The Chorus tells the historical background as the lights dim. After the death of Oedipus, the two sons were supposed to share the rule of Thebes. After the first year, Eteocles, the elder was supposed to step down for Polynices. He didn’t. There was a civil war in which the two brothers killed each other, and then, Creon, their uncle, had to take over. Creon issued an edict that the elder brother was to be given a state funeral while the younger brother was to be left unburied, food for the dogs. Any person trying to bury Polynices would be put to death.
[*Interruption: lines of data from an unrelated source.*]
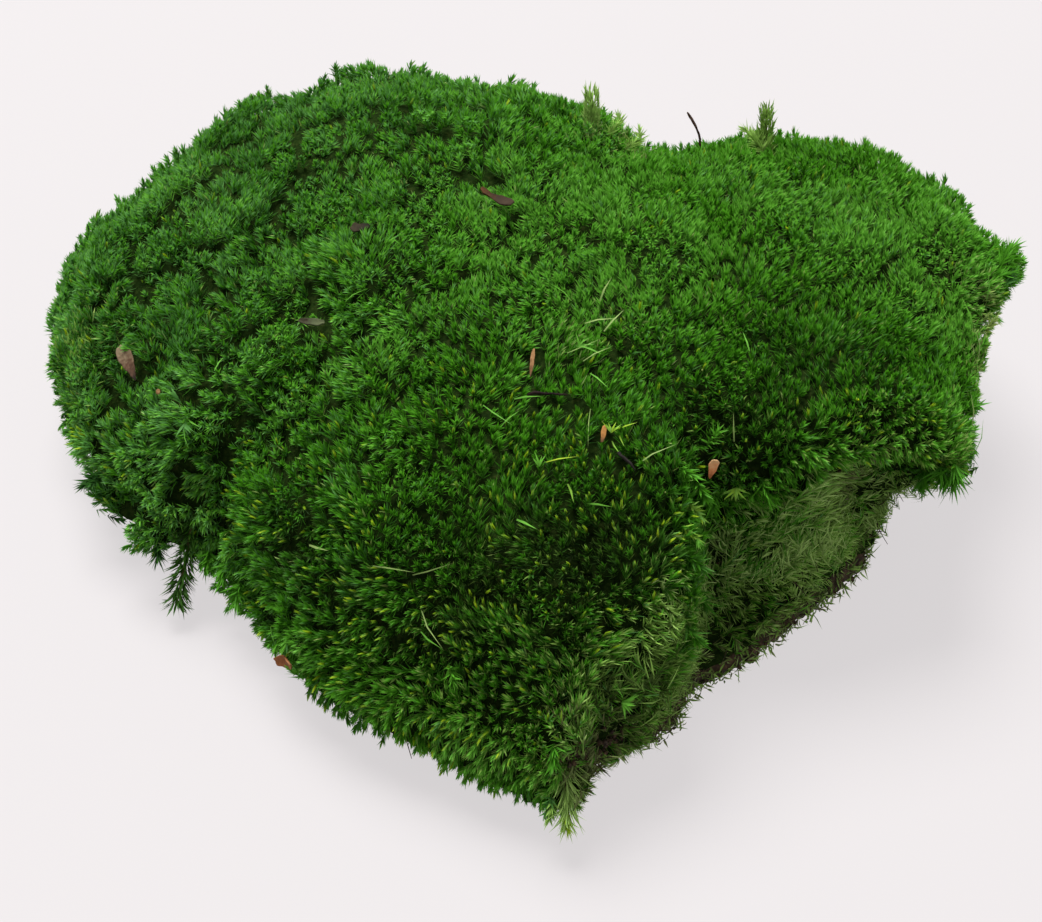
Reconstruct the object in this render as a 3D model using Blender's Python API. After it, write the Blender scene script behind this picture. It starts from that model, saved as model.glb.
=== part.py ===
"""A heart-shaped clump of cushion moss as it was lifted from the ground: the green cushion with its
stray shoots, the mat of humus under it, and the scraps of litter caught on it. Sizes below are in
millimetres. The scene is in metres, +Z up, and the clump rests on z = 0."""

import math

import bmesh
import bpy
from mathutils import Matrix, Vector, noise
from mathutils.bvhtree import BVHTree

MM = 0.001

# The two lobes lie to the back, and the tip points to -Y. The rim is the cushion's widest
# contour, as x, y and height, anticlockwise from the tip.
RIM = (
    (8, -87, 10), (15.5, -76.5, 16), (27, -69, 22), (31, -59, 29), (31, -49, 36), (33, -40, 41),
    (49, -40, 42), (64, -34, 41), (79, -29, 32), (85, -11, 33), (89, 3, 35), (92, 14, 38),
    (97, 30, 39), (92, 48, 35), (85, 66, 33), (70, 80, 31), (49, 85, 30), (33, 78, 30),
    (17, 90, 32), (-5, 97, 33), (-36, 98, 33), (-58, 92, 30), (-76, 80, 27), (-90, 63, 25),
    (-97, 43, 22), (-92, 17, 17), (-84, -6, 13), (-73, -22, 12), (-60, -26, 13),
    (-52, -38, 12), (-36, -60, 12), (-18, -72, 12), (-4, -80, 11),
)
# The foot is where the skin of the cushion turns under, the same way round.
FOOT = (
    (7, -79, 3), (14, -74, 5), (22, -69, 6.5), (28, -64, 7.5), (31, -56, 8), (39, -50, 8),
    (51, -38, 8), (62, -27, 8.5), (70, -16, 8.5), (68, 0, 9), (77, 16, 10), (83, 34, 10),
    (83, 49, 9), (74, 60, 8), (60, 69, 7), (46, 72, 6), (30, 66, 6), (14, 74, 6), (-6, 80, 6),
    (-37, 88, 6), (-56, 84, 6), (-70, 73, 6), (-80, 57, 5), (-88, 37, 5), (-84, 18, 5),
    (-78, -3, 4), (-65, -15, 4), (-53, -23, 3), (-46, -35, 3), (-31, -54, 3),
    (-16, -65, 3), (-4, -73, 3),
)
CROWN = 60.0
# Broad swells and hollows of the crown: x, y, spread and rise.
SWELLS = ((-30, 50, 36, 8), (33, 68, 11, -9), (25, 38, 13, -4), (-70, 10, 25, -6))
# How the skin falls from crown to rim. The torn side, round one direction, has a squarer shoulder.
FALL = 1.9
ROUND_SHOULDER = 2.5
SQUARE_SHOULDER = 5.0
TORN_SIDE = math.radians(-34)
TORN_SPREAD = math.radians(34)
# How far the skin tucks in under an overhang: rounded where that is small, hollow where large.
TUCK_LEAST = 0.8
TUCK_GAIN = 2.0
TUCK_FREE = 9.0
# Lumps of taller growth on the skin, dents between them, and the deep hollow under the flap at the
# torn side's corner: x, y, z, radius and rise.
LUMPS = (
    (-36, 86, 52, 10, 6), (-23, 85, 53, 7, 5), (-58, 84, 47, 8, 3), (99, 28, 38, 8, 4),
    (-71, -24, 12, 8, 5), (-86, -12, 12, 8, 7), (-79, -17, 13, 5, -3), (-80, 60, 42, 22, -4),
    (-47, 85, 47, 7, -5), (11, 80, 45, 7, -4), (95, 43, 42, 7, -4), (87, 56, 40, 6, 3),
    (69, -31, 28, 13, -12), (77, -36, 30, 7, 5),
)
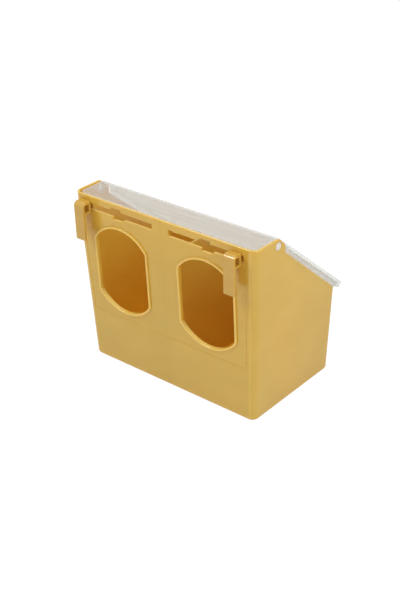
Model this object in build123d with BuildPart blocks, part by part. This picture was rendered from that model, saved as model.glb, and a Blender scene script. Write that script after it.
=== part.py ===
from build123d import *
import os
from math import atan2, cos, hypot, radians, sin, tan

# Twin pigeon feeder: a drafted hopper with two windows, a hinged lid pinned in
# its two ears, and two hooks that slide in slots under the front rim.
# Millimetres. The origin is the centre of the base, +Z is up, +X runs along the
# length and the windows face -Y.

# Hopper
BASE_LENGTH = 188.7
BASE_DEPTH = 112.5
RIM_HEIGHT = 166.6
BACK_HEIGHT = 82.1
DRAFT = 2.04
WALL = 2.2
FLOOR = 2.2
BASE_CORNER_RADIUS = 6.6
RIM_CORNER_RADIUS = 7.6
BASE_EDGE_RADIUS = 3.0
FLOOR_EDGE_RADIUS = 1.5
RIM_EDGE_RADIUS = 0.7

# Ears, measured from the hinge axis
PIVOT_BEHIND_RIM = 30.8
PIVOT_BELOW_RIM = 6.4
EAR_BEHIND_PIVOT = 9.9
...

The characters have left the stage, and the Chorus leaves last as the play begins.
Commentary on the Prologue
Anouilh adapted many of Shakespeare’s plays for the French stage, and a prologue is a familiar device in Shakespeare; for instance, in Romeo and Juliet or Henry V. An actor called Chorus comes on stage and gives a synopsis of the entire action before the play starts, sometimes referring to the fact that this is a play: “can this [theater] cockpit hold/ The vasty fields of France?” Sophocles does not start with a prologue in his version of Antigone. He begins in medias res, in the middle of things, because his audience knew the story. The prologue here not only fills in the audience with details they might not know about the story, but about the characters. Anouilh does several innovative things in this prologue. He reinterprets the characters as modern types and tells us their thoughts. Greek drama was interested in the action, but modern drama is more interested in the psychological motivation of characters.
The Chorus sets us up for the modern interpretation of these characters by adding details, such as Antigone’s aloofness from the others, her childlike yet wise nature, her personal attraction despite the fact that she is not the prettiest daughter. We know ahead of time she is going to die and that she doesn’t want to. We know Haemon her fiancé will die, and that the Queen will die. Greek tragedy, and this tragedy, does not depend on suspense. We also know that Creon used to be interested in art but dutifully gave all that up to be an administrator. He is tired but does his job. His wife is virtuous but of no help to him. He is burdened by his position.
We also get a glimpse of the life of the guards, and this is important to Anouilh’s interpretation of human character. The guards are afraid of their wives. They have kids to support. They are the type of all policemen “quite prepared to arrest anybody at all” (p. 12).
Another innovation is the way Anouilh highlights that this is a play and that the characters know they are waiting to go on stage with their story. Fate and the play script are equally predetermined: “When your name is Antigone, there is only one part you can play; and she will have to play hers through to the end” the Chorus tells us (p. 9). It will become clearer why Anouilh takes away the illusion of life and makes us realize we are in a theater. He will show us that Creon and Antigone have each chosen their roles and are constrained by them. There are times when people know they have chosen a part and other times when they become absorbed in playing it out. This is a modern twist on the idea of Fate.
The fact that the stage set is so minimal allows the audience to see it could be happening at any time or place. It is a story of Greece, yet it is played with the actors in modern dress, and there are anachronistic touches throughout, such as the breakfast with coffee and rolls.
References are sometimes made to the tragic family history of the House of Oedipus. The details about Oedipus, father of Antigone, are told in another play of Sophocles: Oedipus the King. As the baby son of King Laius and Queen Iocasta of Thebes, Oedipus was ordered killed because a prophecy proclaimed that he would kill his father and marry his mother. Instead, he was saved by a herdsman and given to the king and queen of Corinth, who raise Oedipus as their own. When Oedipus hears the prophecy on reaching manhood, he flees from his home to escape such a terrible fate. He does not know he was adopted, and on the road he meets and kills his real father, Laius, in a duel. After solving the riddle of the Sphynx, the monster who holds the town of Thebes in terror, Oedipus is viewed as a savior and given the vacant kingship and marries Iocasta the queen of the deceased Laius, not realizing she is his real mother. He has four children with Iocasta, including Eteocles, Polynices, Antigone and Ismene. Later there is a plague in Thebes and the oracle says the city is unclean because Laius’s murderer has not been punished. In searching for the murderer of Laius, Oedipus finds out he himself is the murderer, and that Laius was his father, and Iocasta is his mother. Iocasta hangs herself, and Oedipus blinds himself. The kingdom is ruled by Creon until the sons of Oedipus come of age. After their death, Creon assumes the rule in his own right.